What is required:
Quote every line below exactly as it reads.

Given data:
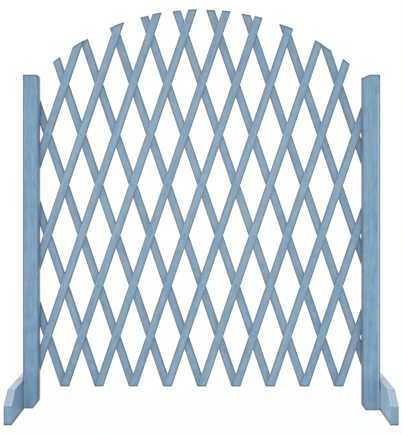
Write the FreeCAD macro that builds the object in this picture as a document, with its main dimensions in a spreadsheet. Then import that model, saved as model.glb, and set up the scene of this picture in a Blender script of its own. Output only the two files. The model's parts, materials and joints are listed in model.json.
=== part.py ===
import FreeCAD, Part
import math
import os
import Sketcher

# An arched expanding fence: a scissor lattice of painted slats that slides in two slotted posts,
# each post standing on a foot board. Millimetres, +Z up, origin on the ground at the middle of
# the fence, the front faces -Y.

# Driving dimensions
SIZES = {
    # lattice, with the fence opened as it stands at rest
    "pivot_spacing": 143.4,
    "pivot_span": 922,
    "lowest_crossing_height": 56.7,
    "bottom_height": 59,
    "arch_height": 1072.9,
    "arch_shoulder_width": 40.2,
    "arch_side_shift": 4.9,
    "slat_width": 21.8,
    "slat_thickness": 6,
    "slat_edge_round": 1,
    # rivets of the lattice
    "rivet_shank_diameter": 3,
    "rivet_head_diameter": 7,
    "rivet_head_height": 1.2,
    "rivet_clearance": 0.2,
    "running_gap": 0.3,
    # posts, made of two stiles and the strip between them
    "post_top_height": 895.5,
    "front_stile_depth": 20,
    "front_arris_round": 5,
    "back_stile_depth": 12,
    "back_stile_inset": 5,
    "stile_edge_round": 0.75,
    "edge_strip_width": 3.5,
    "channel_clearance": 0.5,
    "slat_end_clearance": 0.3,
    "base_block_width": 22,
    "base_block_height": 32,
    # widths, gaps to the ground and inner corners that differ between the two posts
    "left_post_width": 42.2,
    "left_post_ground_gap": 5,
    "left_foot_corner_width": 16,
    "left_foot_corner_height": 19.5,
    "left_top_corner_width": 5.5,
    "left_top_corner_height": 5.5,
    "right_post_width": 47.5,
    "right_post_ground_gap": 0.5,
    "right_foot_corner_width": 9,
    "right_foot_corner_height": 12,
    "right_top_corner_width": 18.5,
    "right_top_corner_height": 8.5,
    # brads that hold each post together
    "brad_diameter": 1.2,
    "brad_head_diameter": 2,
    "brad_head_height": 0.8,
    "brad_bite": 12,
    "brad_end_distance": 40,
    # screw and washer at each post pivot
    "pivot_screw_diameter": 5,
    "pivot_head_diameter": 9.5,
    "pivot_head_height": 2.6,
    "pivot_screw_bite": 14,
    "pivot_clearance": 0.2,
    "washer_diameter": 14,
    "washer_thickness": 1,
    # feet and their screws
    "foot_length": 290,
    "foot_height": 79.5,
    "foot_end_height": 48,
    "foot_slope_run": 42,
    "foot_thickness": 20,
    "foot_edge_round": 1.5,
    "foot_screw_diameter": 4,
    "foot_screw_head_diameter": 8,
    "foot_screw_head_depth": 2.6,
    "foot_screw_length": 45,
    "foot_screw_height": 20,
    "foot_screw_rise": 36,
    # cross recess in the heads of all screws
    "recess_span_share": 0.62,
    "recess_width": 1.2,
    "recess_depth": 1.2,
}

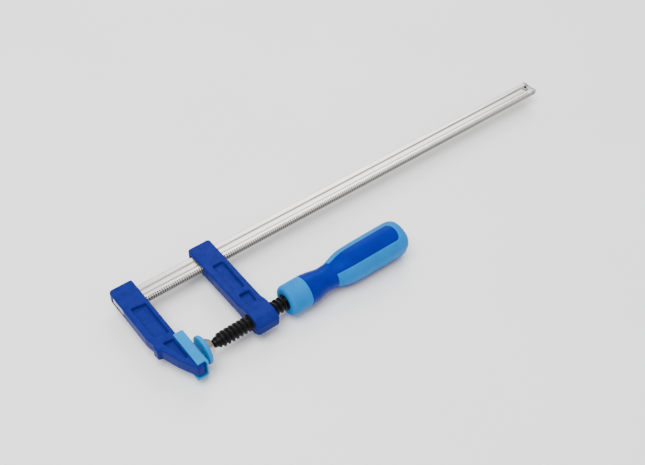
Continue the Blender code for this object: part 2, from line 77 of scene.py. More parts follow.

Output below:
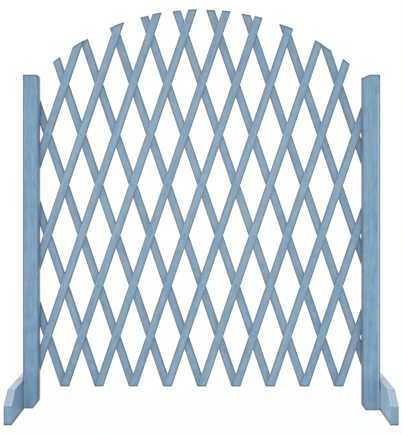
Write the FreeCAD macro that builds the object in this picture as a document, with its main dimensions in a spreadsheet. Then import that model, saved as model.glb, and set up the scene of this picture in a Blender script of its own. Output only the two files. The model's parts, materials and joints are listed in model.json.
=== part.py ===
import FreeCAD, Part
import math
import os
import Sketcher

# An arched expanding fence: a scissor lattice of painted slats that slides in two slotted posts,
# each post standing on a foot board. Millimetres, +Z up, origin on the ground at the middle of
# the fence, the front faces -Y.

# Driving dimensions
SIZES = {
    # lattice, with the fence opened as it stands at rest
    "pivot_spacing": 143.4,
    "pivot_span": 922,
    "lowest_crossing_height": 56.7,
    "bottom_height": 59,
    "arch_height": 1072.9,
    "arch_shoulder_width": 40.2,
    "arch_side_shift": 4.9,
    "slat_width": 21.8,
    "slat_thickness": 6,
    "slat_edge_round": 1,
    # rivets of the lattice
    "rivet_shank_diameter": 3,
    "rivet_head_diameter": 7,
    "rivet_head_height": 1.2,
    "rivet_clearance": 0.2,
    "running_gap": 0.3,
    # posts, made of two stiles and the strip between them
    "post_top_height": 895.5,
    "front_stile_depth": 20,
    "front_arris_round": 5,
    "back_stile_depth": 12,
    "back_stile_inset": 5,
    "stile_edge_round": 0.75,
    "edge_strip_width": 3.5,
    "channel_clearance": 0.5,
    "slat_end_clearance": 0.3,
    "base_block_width": 22,
    "base_block_height": 32,
    # widths, gaps to the ground and inner corners that differ between the two posts
    "left_post_width": 42.2,
    "left_post_ground_gap": 5,
    "left_foot_corner_width": 16,
    "left_foot_corner_height": 19.5,
    "left_top_corner_width": 5.5,
    "left_top_corner_height": 5.5,
    "right_post_width": 47.5,
    "right_post_ground_gap": 0.5,
    "right_foot_corner_width": 9,
    "right_foot_corner_height": 12,
    "right_top_corner_width": 18.5,
    "right_top_corner_height": 8.5,
    # brads that hold each post together
    "brad_diameter": 1.2,
    "brad_head_diameter": 2,
    "brad_head_height": 0.8,
    "brad_bite": 12,
    "brad_end_distance": 40,
    # screw and washer at each post pivot
    "pivot_screw_diameter": 5,
    "pivot_head_diameter": 9.5,
    "pivot_head_height": 2.6,
    "pivot_screw_bite": 14,
    "pivot_clearance": 0.2,
    "washer_diameter": 14,
    "washer_thickness": 1,
    # feet and their screws
    "foot_length": 290,
    "foot_height": 79.5,
    "foot_end_height": 48,
    "foot_slope_run": 42,
    "foot_thickness": 20,
    "foot_edge_round": 1.5,
    "foot_screw_diameter": 4,
    "foot_screw_head_diameter": 8,
    "foot_screw_head_depth": 2.6,
    "foot_screw_length": 45,
    "foot_screw_height": 20,
    "foot_screw_rise": 36,
    # cross recess in the heads of all screws
    "recess_span_share": 0.62,
    "recess_width": 1.2,
    "recess_depth": 1.2,
}

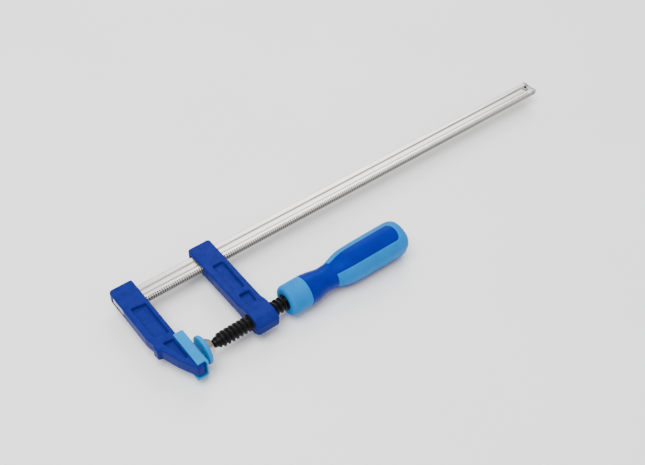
Continue the Blender code for this object: part 2, from line 77 of scene.py. More parts follow.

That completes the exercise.